Straight to the Pint taps those on the frontlines of our booming local craft-beer industry for stories about biggest brewing successes, dream vacation spots, and which brand was always in the family fridge.
Who are you
I’m Chris Charron. I’m the head (and often only) brewer at Steel Toad.
Your dad’s favourite beer
My dad has always been a beer elitist. Nobody is drinking the correct beer unless it’s what he likes, and what he likes changes every few years, causing a lot of grief for his friends and family, who have to endure his rants about how whatever it is they’re drinking isn’t up to par. When I was little, I don’t remember anything but Coors Light in the fridge. At some point, around the age it was deemed acceptable for kids to pour beers for their parents, he moved on to become a loyal Stella drinker for a decade or so. For the past few years, he drinks nothing but IPAs. My poor granddad finally made the jump from Coors Light to Stella a few years ago; he was so proud of himself, and now he receives endless grief from my father about drinking “garbage beer from an evil multinational”.
First go-to brand
I learned pretty quickly that vodka and orange juice wasn’t the optimal way to have a good time, and that maybe there was something to all this beer stuff that kept showing up on TV. Everything I tried tasted just as bad as the vodka and orange juice, so I ended up gravitating towards the higher ABV [alcohol-by-volume] brands that were readily available to me, so that I had to drink less of it to get a buzz going. I ended up a pretty loyal Unibroue customer, usually bringing two or three 750-millilitre bottles of La Fin du Monde along to any gathering or party I decided wouldn’t be pleasant unless I was drinking. Gradually, I came to not mind the taste, then moved on to actually enjoying it after a year or so. Unfortunately, I now can’t take even a slight whiff of anything that has been brewed with Unibroue’s distinctive yeast strain without my gag reflex remembering being 18 years old. Yuck.

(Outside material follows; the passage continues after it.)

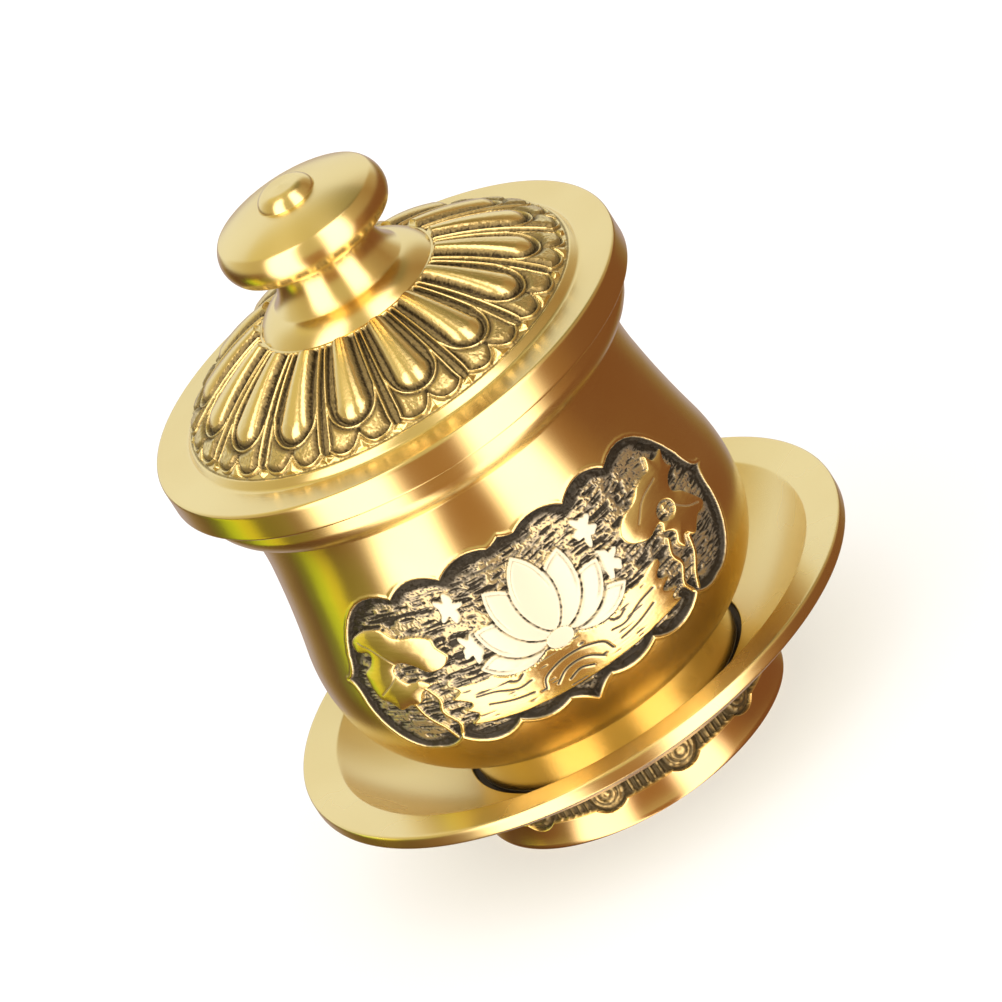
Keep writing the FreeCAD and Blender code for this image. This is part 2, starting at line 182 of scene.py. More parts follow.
def lattice_noise(x, y, seed):
    """Smooth noise from 0 to 1 over a plane, from a seeded lattice of random values."""
    size = 97
    table = np.random.RandomState(seed).rand(size, size)
    column, row = np.floor(x).astype(int), np.floor(y).astype(int)
    across, up = smooth(x - column, 0, 1), smooth(y - row, 0, 1)
    low, high = [
        table[column % size, line % size] * (1 - across) + table[(column + 1) % size, line % size] * across
        for line in (row, row + 1)]
    return low * (1 - up) + high * up


def arc_through(start, middle, end, count):
    """Points along the circle arc through three points, the first one left out."""
    a, b, c = complex(*start), complex(*middle), complex(*end)
    u, v = b - a, c - a
    centre = a + (abs(u) ** 2 * v - abs(v) ** 2 * u) / (u.conjugate() * v - u * v.conjugate())
    spoke = a - centre
    full_turn = 2 * math.pi
    to_middle, to_end = [cmath.phase((point - centre) / spoke) % full_turn for point in (b, c)]
    if to_middle > to_end:
        to_end -= full_turn
    points = centre + spoke * np.exp(1j * to_end * np.arange(1, count + 1) / count)
    return list(zip(points.real, points.imag))


def bulged_arc(start, end, bulge, count):
    """An arc that stands out of its chord by bulge, to the left of the way it runs."""
    run_r, run_z = end[0] - start[0], end[1] - start[1]
    length = math.hypot(run_r, run_z)
    middle_r = (start[0] + end[0]) / 2 - run_z / length * bulge
    middle_z = (start[1] + end[1]) / 2 + run_r / length * bulge
    return arc_through(start, (middle_r, middle_z), end, count)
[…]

While doing the “zip around Belgium in a week trying all the famous beers” thing, we stopped in to a little restaurant right beside the place we were staying in Saint-Gilles, in southern Brussels (the cool part!). I had mussels, fries, and a few pints of Zinnebir from Brasserie de la Senne. It was just perfect. Now, I had tried this beer before, but it was always in the context of spending $12 on a bottle to split between friends and to sit around asking each other how it made us feel and whatnot. This pint really drove home how important the context of how I drink beers is to how I feel about them. For me, something can be underwhelming in a four-ounce taster and absolutely fantastic by the pint (or two). I brew beers that for the most part taste good to me by the pint.
I don’t know much of anything about the drinking cultures of central Europe. I’ve spent tons of time in England, Belgium, and France and admire many parts of the drinking cultures in those places. I’d really love to have a trusted friend from the area bring me around Germany and the Czech Republic, showing me how everything works in the Kölschkneipen of Cologne and the beer halls of Munich, Prague, and so on. (I know so little about these places, I don’t even know what the beer halls of Munich or Prague are called.)
First beer brewed
My first homebrew was supposed to be a dead-simple pale ale, the recipe taken from the opening pages of Randy Mosher’s fantastic Radical Brewing. However, at the homebrew shop, I was convinced by Stéphane (Montreal’s equivalent to Dan Small) that there was little point in brewing “shitty little beers with no body” for my first time, as I maybe wouldn’t enjoy the end result and be put off from brewing forever. I went home with the ingredients for an imperial stout. It was better than the dead simple pale ale I brewed for the second batch.
My first-ever job in the brewing industry was packaging manager for a small startup brewery in Ontario. On Day 1 I was shown a rusty and dusty old bundle of steel and tubes that had been bought used after three other breweries had run it into the ground. This was a very early version of the now ubiquitous Meheen bottling machine, and as of 2010 it had filled the most bottles of any Meheen unit out there as far as the manufacturer was aware. Watching the first cases of bottles coming out of that thing after six weeks of rebuilding it countless times felt pretty great. I’m trying to think of a reason to use the phrase “It was my crowning achievement,” because it would be a great pun. (Because putting a top on a bottle is called crowning, you see.)
I’d love to have a beer with
Cris Ohama or Ben Cobbledick at UnTapped beer importers; Adam Chatburn at RealCask/Callister; the people who run Crannog (I don’t actually know them, sorry).